From Starhawk's book "the Fifth Sacred thing"

The earth is a living, conscious being. In company with cultures of many different times and places, we name these things sacred: air, fire, water, and earth.

Whether we see them as the breath, energy, blood, and body of the Mother, or as the blessed gifts of a Creator, or as symbols of the interconnected systems that sustain life, we know nothing can live without them.

To call these things sacred is to say that they have value beyond their usefulness for human ends, that they themselves become the standard by which our acts, our economics, our laws, and our purposes must be judged. No one has the right to appropriate them or profit from them at the expense of others. Any government that fails to protect them forfeits its legitimacy.

All people, all living things, are part of the earth life, and so are sacred.
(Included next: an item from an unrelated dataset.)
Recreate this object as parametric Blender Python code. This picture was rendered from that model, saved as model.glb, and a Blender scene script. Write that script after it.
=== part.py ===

No one of us stands higher or lower than any other. Only justice can assure balance: only ecological balance can sustain freedom. Only in freedom can that fifth sacred thing we call spirit flourish in its full diversity.

To honor the sacred is to create conditions in which nourishment, sustenance, habitat, knowledge, freedom, and beauty can thrive. To honor the sacred is to make love possible.

To this we dedicate our curiosity, our will, our courage, our silences, and our voices. To this we dedicate our lives.

According to Moxy Früvous, there are actually only three sacred things -- The Beatles, William Shatner ("the greatest Canadian who ever lived"), and... well, the last one seems to change a lot, depending on exactly where and when they're performing Green Eggs and Ham, but Eric Clapton was the leading contender at the concerts I attended.